Mount Immitos, Mount Parnitha, Salamina Island - Greece
Why? As the race venue for the 2004 Olympic mountain bike event, Mount Parnitha already existed as a MTB destination instead of an artificial course laid out just for the Games. Since then the Hellenic Mountain Bicycling Association has been working toward developing more trails in the area, which includes the gnarlier Mount Immitos as well. After a few days of riding set on self-destruct, a day or two of languishing by the Aegean Sea may bring you back to life or, Athens is all yours to explore, it’s one of the world’s oldest cities.
Best time to go: March-June; or September-October (Tip: July and August are the fire season, so forest access is denied during those months)
Getting there and away: Both mountains are within the greater Athens area so arriving by plane from afar isn’t too complicated. Once on the ground, it’s best to rent a car to get around.
Trails: In general, Immitos is rockier and harsher than Parnitha. Immitos would appeal to more experienced riders looking for some enduro riding or technical cross-country. There are also some DH trails on both mountains.

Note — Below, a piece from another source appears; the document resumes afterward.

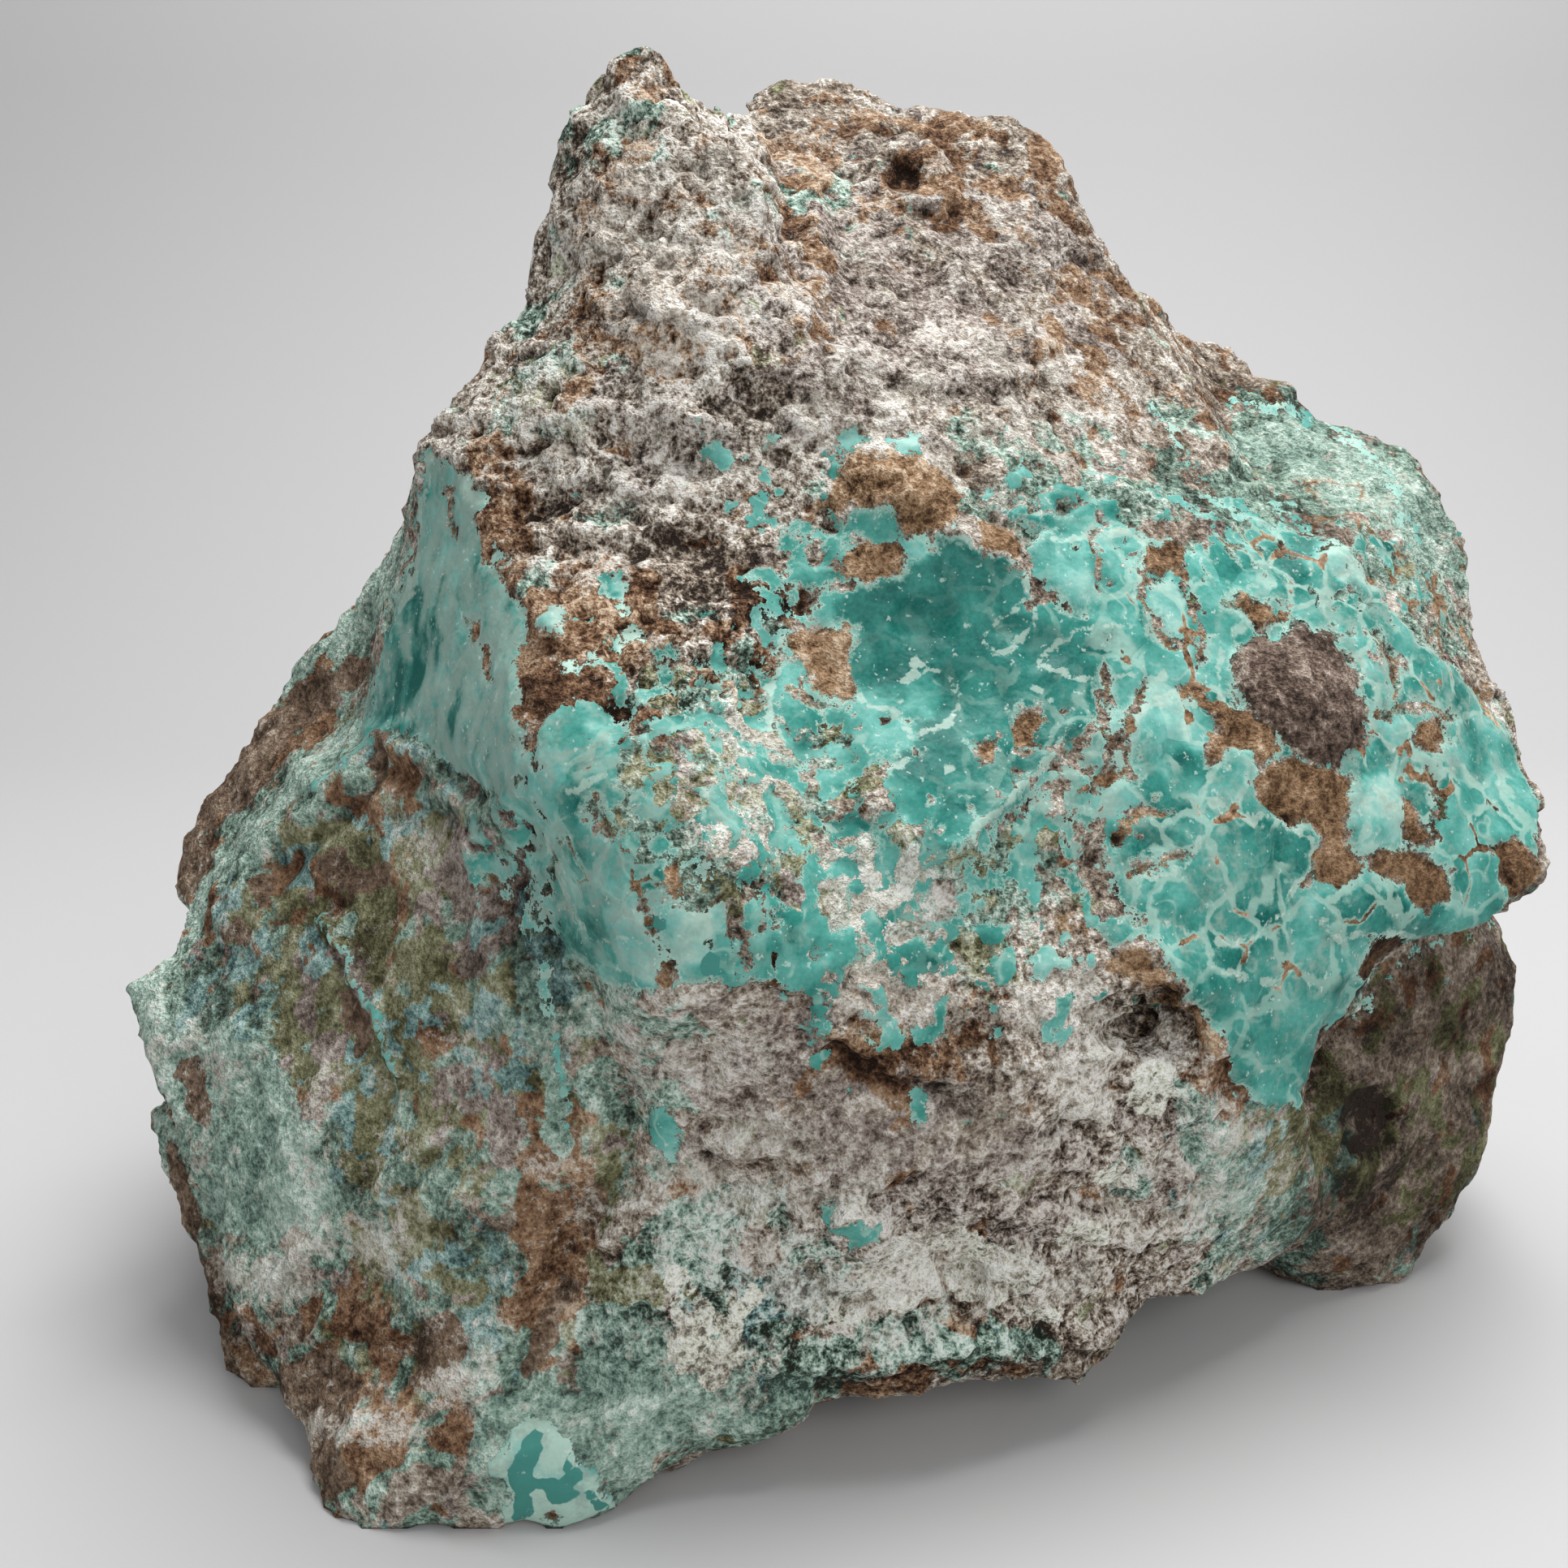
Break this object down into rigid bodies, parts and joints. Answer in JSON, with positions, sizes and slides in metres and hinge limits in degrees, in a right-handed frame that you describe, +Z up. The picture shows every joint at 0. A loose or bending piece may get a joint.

Parnitha covers a much greater area and offers many options for easier riding.
Eat/stay/relax: There are many hotels around the center of Athens and in the southern suburbs, close to the sea. Ioannidis recommends the Glyfada area as his personal favorite, likely because it’s where he grew up and attended school. There are many upscale restaurant and accommodations options there, Alex recommended letting them know ahead of time that you’ll be bringing bikes, so that they can better accommodate you. Glyfada’s location on the shores of the Aegean Sea to the south of Athens puts it at a distance from both Immitos or Parnitha, so once again you would need a car to get around. It’s about a half-hour drive to Immitos, or 45-60’ to Parnitha (depending on time of the day).
LBS: Reliable bike rental businesses are still in development, so it’d be advisable to bring your own if you want to get the most out of mountain biking in Greece.
Bonus destination: Salamina Island, which is only 20 minutes by ferry from the Port of Pérama, west of Athens. The forested area, Kanákia, to the south of this small island is a hotbed for Greek MTB racing (many UCI races have been held there over the years), and offers short but interesting XC routes. Alex advises, “Don’t expect to find ‘trails for days’ here but it’s a great opportunity to ride in a truly historic location.”
Steamboat Springs, Colorado - United States
Why? In 2013 voters passed a proposal to acquire $5.1 million of Accommodations Tax funding throughout 10 years specifically to develop trails intended for various uses. This means that the majority of residents in Steamboat Springs thought that it would be a good idea to create more space for outdoor activities, like mountain biking.
Best time to go: June - October
Getting there and away: Yampa Valley Regional Airport (Steamboat Springs/Hayden) is 22 miles from downtown Steamboat. Steamboat is a 3-hour drive equidistance from either Denver or Grand Junction. It is 2 hours from Laramie, Wyo. and 5 hours from Salt Lake City, Utah.
Trails: Steamboat has hundreds of miles of trails that can all be accessed from the downtown area. Main riding areas include: Emerald Mountain, Buffalo Pass, Steamboat Bike Park, and Hot Springs. Great rides include the "Stinger" lap on Emerald Mountain (42+kms/26+ miles of intermediate trails with 1,128 meters/3,700’ of elevation gain), Flash of Gold to Grouse on Buffalo Pass (intermediate to expert), the Continental Divide Trail from Rabbit Ears Pass to Mountain View, Pete's Wicked, Sunshine, Pioneer to Creekside (for the ambitious riders). Panorama and Fiddlehead are great rides for beginners, strollers, and adaptive cyclists.
Eat/stay/relax: Steamboat is home to a wide variety of accommodations, ranging from slopeside luxury condos and hotels to budget-friendly motels, rustic ranches and single-family home rentals. After a ride on Steamboat’s legendary trails, you’ve earned a relaxing soak in the Yampa River or the Hot Springs. Steamboat is also known for the excellent dining options to choose from one of 130 area restaurants and cafes.
LBS: Bike Shops include: Steamboat Ski & Bike Kare, Orange Peel, Wheels, Ski Haus, Pedego, Classic Crank, and Steamboat Bike Shop.
“We may be a small town, but our bike shops show that cycling is firmly engrained in our community.“ — Amy Charity, executive director of Bike Town USA®
Thanks to the Steamboat Springs Trails Alliance (a collaboration of four local nonprofits), which succeeded in passing the 2A Trails Project, residents and visitors alike get to enjoy beginner to expert multi-use trails, plus a network of city-wide paved connectors just for getting around. Thanks Steamboat Springs!
These four mtb destinations are meant to provide a few clues as to what’s out there in terms of off-road two-wheeled experiences. Mountain bike tourism is on the rise as more adventure seekers are finding new ways to literally bring their lifestyle along for the ride. “Mountain biking” has evolved to include cross-country, downhill, enduro, fatbiking, and even bikepacking and, as long as it continues on this evolutionary trajectory, “where to ride” will be as significant as “what to ride.”